HHS on Friday delayed the start of a rule issued by former President Donald Trump's administration that would eliminate manufacturer drug rebates paid to pharmacy benefit managers and Medicare Part D plans, in today's bite-sized hospital and health industry news from California and the District of Columbia.
- California: Verily Life Sciences has named Preston Simons as the company's new CIO. Simons has previously served as EVP and CIO at Aurora Health Care and as VP of IT and CIO of Abbott Laboratories. Most recently, Simons served as president and managing partner of Simons & Associates (Cohen, Modern Healthcare, 1/28).
- District of Columbia: HHS on Friday delayed the start of a rule issued by former President Donald Trump's administration that would eliminate manufacturer drug rebates paid to pharmacy benefit managers and Medicare Part D plans. The rule had been scheduled to take effect on Friday, but HHS delayed its effective date to March 22 or later, for some of the rule's provisions, in response to a lawsuit filed by the Pharmaceutical Care Management Association (PCMA). In a statement, PCMA said the rule "was haphazardly finalized and clearly circumvented the proper rulemaking process" and therefore should be "promptly and permanently repealed" (Brady, Modern Healthcare, 1/29; Minemyer, FierceHealthcare, 1/29; Cohrs, STAT+ [subscription required], 1/31).
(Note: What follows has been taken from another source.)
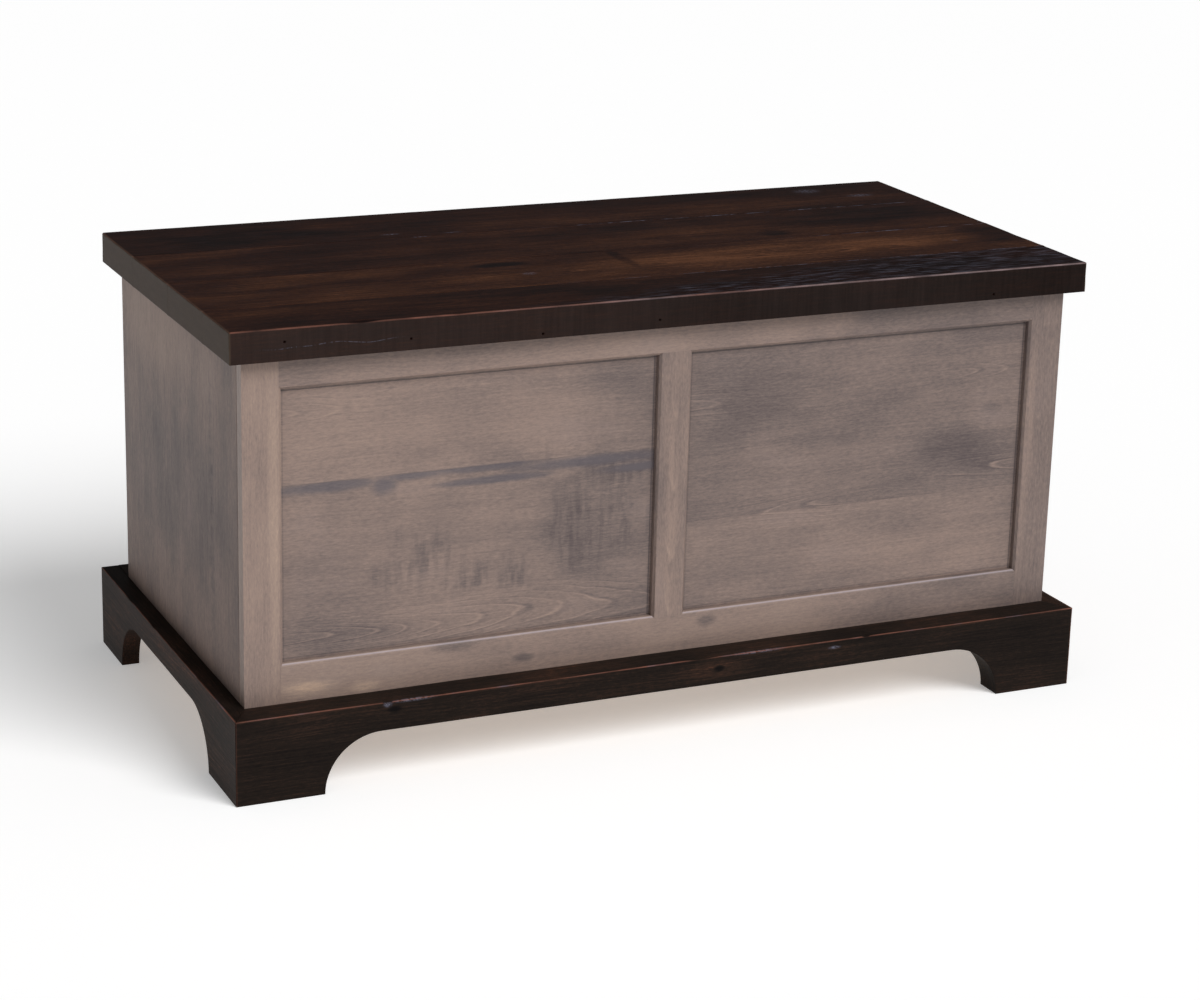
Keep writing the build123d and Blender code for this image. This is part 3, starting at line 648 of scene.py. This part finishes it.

- District of Columbia: Peter Marks, head of FDA's Center for Biologics Evaluation and Research, on Friday said FDA is working on a "streamlined" process to authorize any potential updates to existing Covid-19 vaccines to account for emerging new variants of the novel coronavirus. "We would intend to try to be pretty nimble with this," Marks said, adding that FDA will work to "get these variants covered as quickly as possible" (Sullivan, The Hill, 1/29).